Scientists, on the other hand are people and consequently they have the same human qualities as all of us. They make mistakes, have their own prejudices, egos, successes and failings. Like all people in all professions (journalism included), some scientists are really nice, honest and moral people and some are not. So why would you expect scientists to be any different to anyone else - journalists, artists or politicians - when it comes to arguing their differences in public? But there is a difference. An assertion by a scientist, no matter how eminent, is not enough by itself to make something factual. The arbiter of what is true or false is science itself, which is independent of the scientist. In this respect a nice scientist is just as likely to be right or wrong as a nasty one.

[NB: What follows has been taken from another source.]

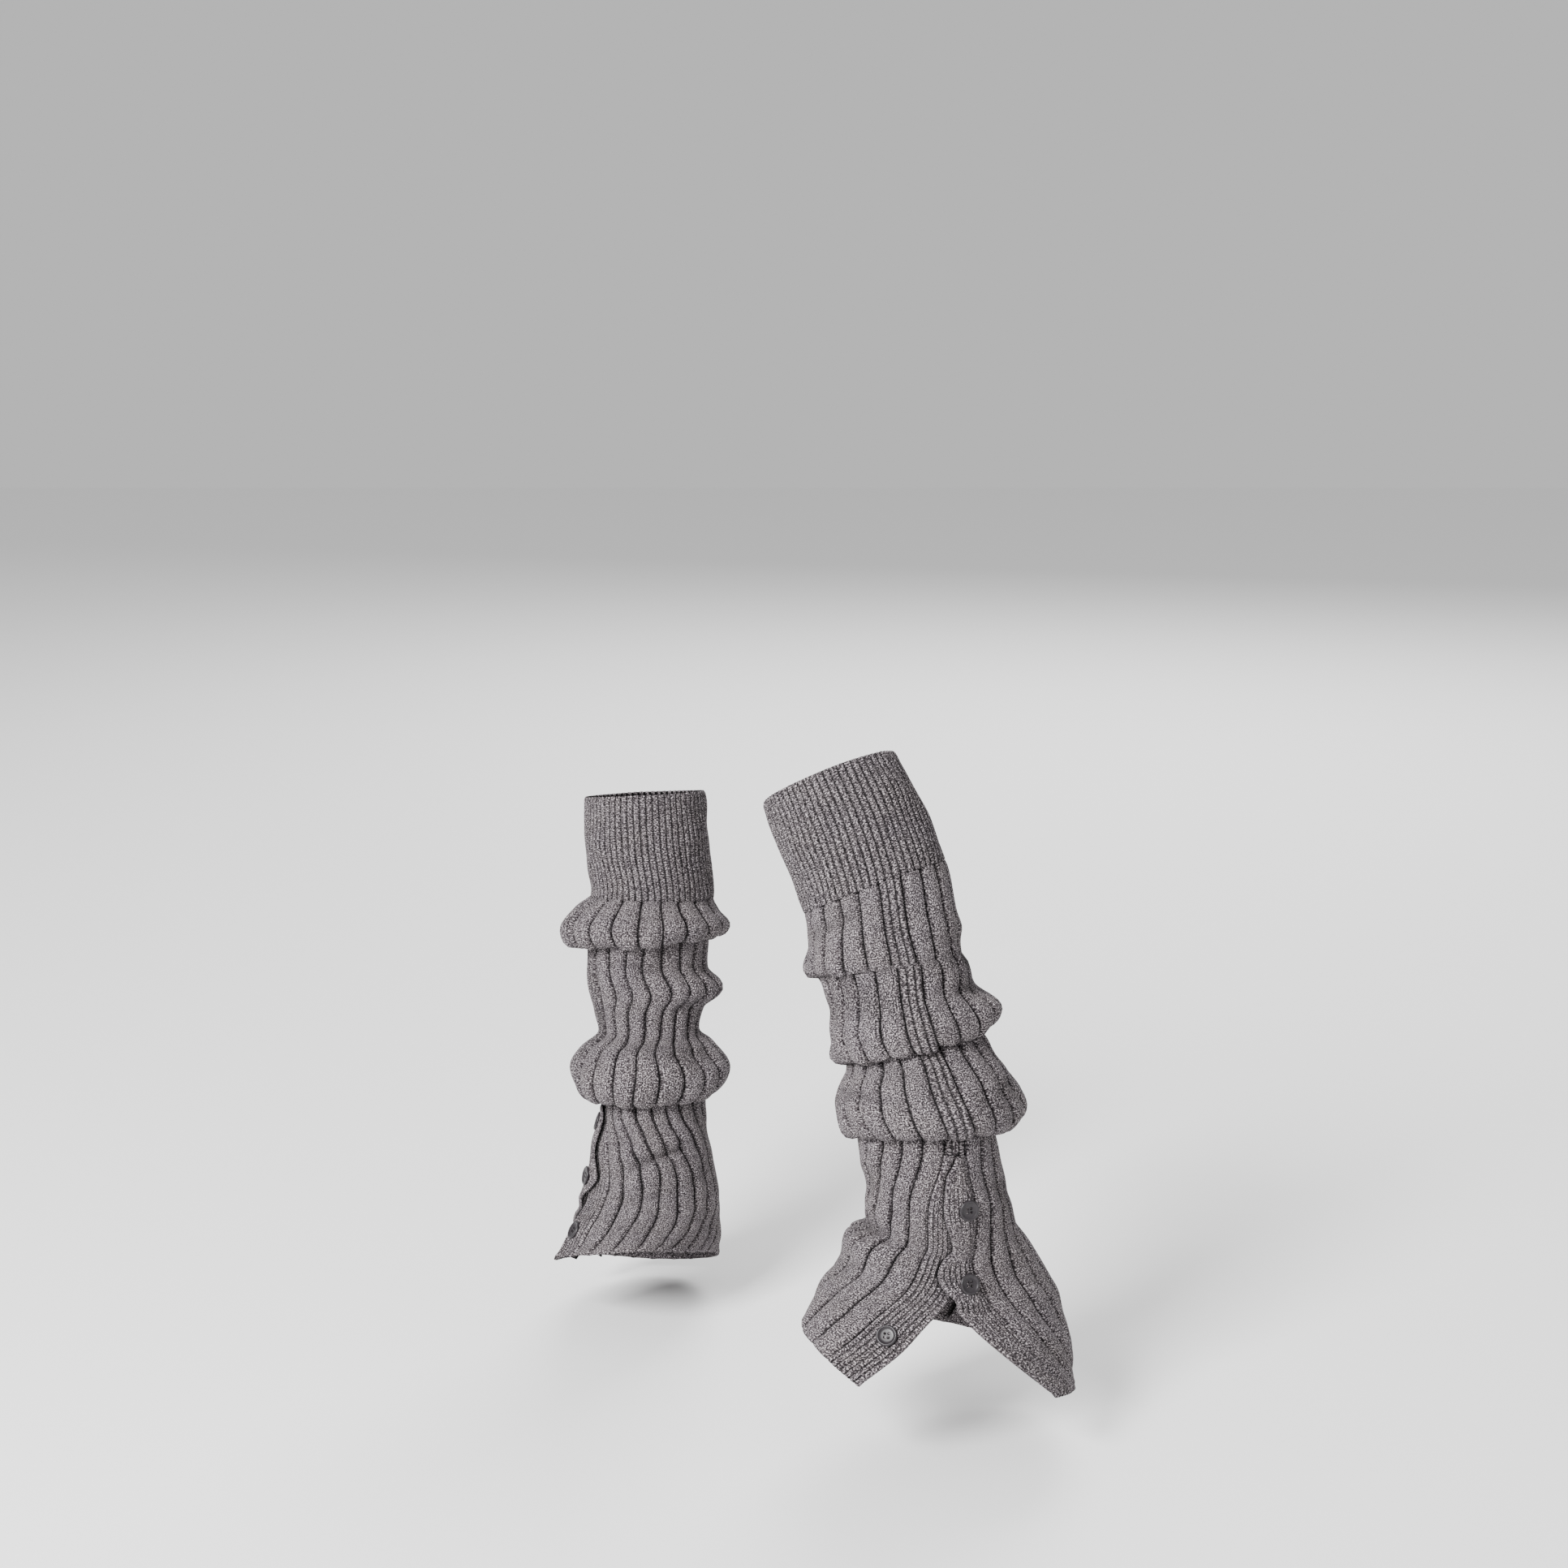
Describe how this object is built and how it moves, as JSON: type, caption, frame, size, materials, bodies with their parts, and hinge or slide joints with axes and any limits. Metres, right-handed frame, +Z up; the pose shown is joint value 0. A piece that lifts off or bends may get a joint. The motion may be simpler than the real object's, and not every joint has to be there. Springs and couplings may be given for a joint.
{
  "type": "pair of knitted leg warmers",
  "caption": "Pair of slouched ribbed-knit leg warmers as worn, hollow, with fine-ribbed cuffs, deep folds and a buttoned vent opening over each foot.",
  "frame": {"origin": "middle of the left leg warmer's cuff, on the line up the middle of the calf it is held on", "axes": "+Z up, -Y towards the front of the pair as pictured, +X to the right as pictured; the toes point towards -Y and -X"},
  "size_m": [0.3877, 0.4012, 0.4846],
  "materials": {
    "knit": "matte heather grey-mauve melange wool-blend knit, softly napped, ribbed",
    "button": "purple-grey resin, satin, dished face with a rolled rim and four holes"
  },
  "bodies": {
    "root": {"left_cuff": "knit", "left_leg": "knit", "left_button_band": "knit", "left_buttonhole_band": "knit", "left_button_1": "button", "left_button_2": "button", "left_button_3": "button", "right_cuff": "knit", "right_leg": "knit", "right_button_band": "knit", "right_buttonhole_band": "knit", "right_button_1": "button", "right_button_2": "button", "right_button_3": "button"}
  },
  "joints": []
}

Of course, the general public do not necessarily distinguish science from the scientist. In fact several surveys have shown that the public have a rather poor understanding of what science is. I suspect that most people’s perception of science is somewhat like that of economics, few people apart from experts understand its workings but we all recognise its impact, particularly when things go horribly wrong. The aforementioned poll (and others Worldwide) indicate that the majority of people get their information about science from the media and yet, as I have said, the media are notoriously bad at science reporting.
In his blog “Stumbling and Mumbling”, Chris Dillow (economics writer at the Investors Chronicle) argues that bad science reporting is not just a matter of individual incompetence or time-pressures but it’s a systematic problem in journalism. He points out that many journalists get paid less than their Public Relations counterparts. Some are using journalism as a stepping stone into a career in Public Relations and so are perhaps less critical of their sources than they might otherwise be. Furthermore, as Ben Goldacre says in his book Bad Science, “my basic hypothesis is that the people who run the media are humanities graduates with little understanding of science who wear their ignorance as a badge of honour”.

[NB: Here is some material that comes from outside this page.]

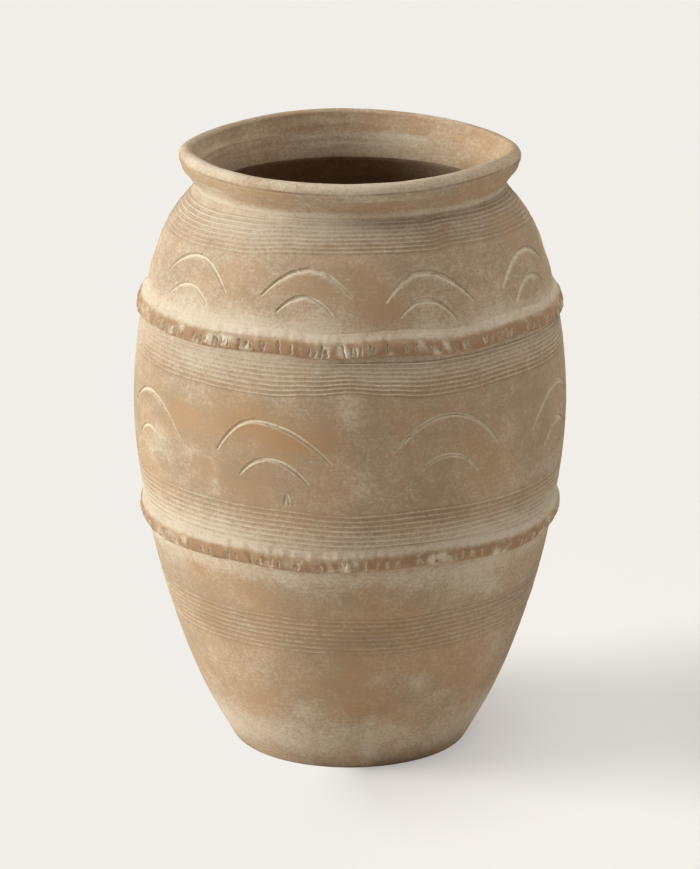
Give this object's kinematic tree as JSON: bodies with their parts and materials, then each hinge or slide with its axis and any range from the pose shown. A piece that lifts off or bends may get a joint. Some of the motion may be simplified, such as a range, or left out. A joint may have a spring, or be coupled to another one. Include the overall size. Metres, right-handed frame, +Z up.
{
  "type": "storage jar",
  "caption": "Tall ovoid storage jar with a flat foot, slashed cordons over its joints, a flared collar and a waving rolled lip round an open mouth.",
  "frame": {"origin": "middle of the flat foot, at the surface that the jar stands on", "axes": "+Z up along the jar's axis; -Y towards the side shown in the picture; +X to the viewer's right"},
  "size_m": [0.2984, 0.2984, 0.4221],
  "materials": {
    "washed_terracotta": "matte unglazed tan terracotta with a chalky pale wash",
    "lip_terracotta": "matte unglazed tan terracotta, wiped smooth",
    "rubbed_terracotta": "matte unglazed reddish brown terracotta with pale clay left in the slashes"
  },
  "bodies": {
    "root": {"floor_disc": "washed_terracotta", "lower_wall": "washed_terracotta", "belly_wall": "washed_terracotta", "shoulder_wall": "washed_terracotta", "neck_collar": "washed_terracotta", "rim_roll": "lip_terracotta", "lower_cordon": "rubbed_terracotta", "upper_cordon": "rubbed_terracotta"}
  },
  "joints": []
}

It therefore seems to me that what Simon Jenkins is really complaining about is how science is communicated to the general public. On that we can both agree that there is much to be desired. He somewhat carelessly however, puts all the blame on science or the scientists but perhaps he needs to look deeper into his own profession before coming to that conclusion. Certainly some of the responsibility is on the scientists as they are notoriously bad at communicating to the lay public. There are many exceptions to this in the media, popular science writing, blogs and TV but sometimes the good stuff is hard to track down. University press releases are often to blame as they can misunderstand the nature of the media with which they are attempting to communicate their research.
Nevertheless, if his intension is to improve the public understanding of science, Simon Jenkins fails badly in his analysis. Science is about taking the evidence and then forming an opinion, not the other way round. A philosophy to which he should give more thought perhaps. But, as I have said, I could be wrong.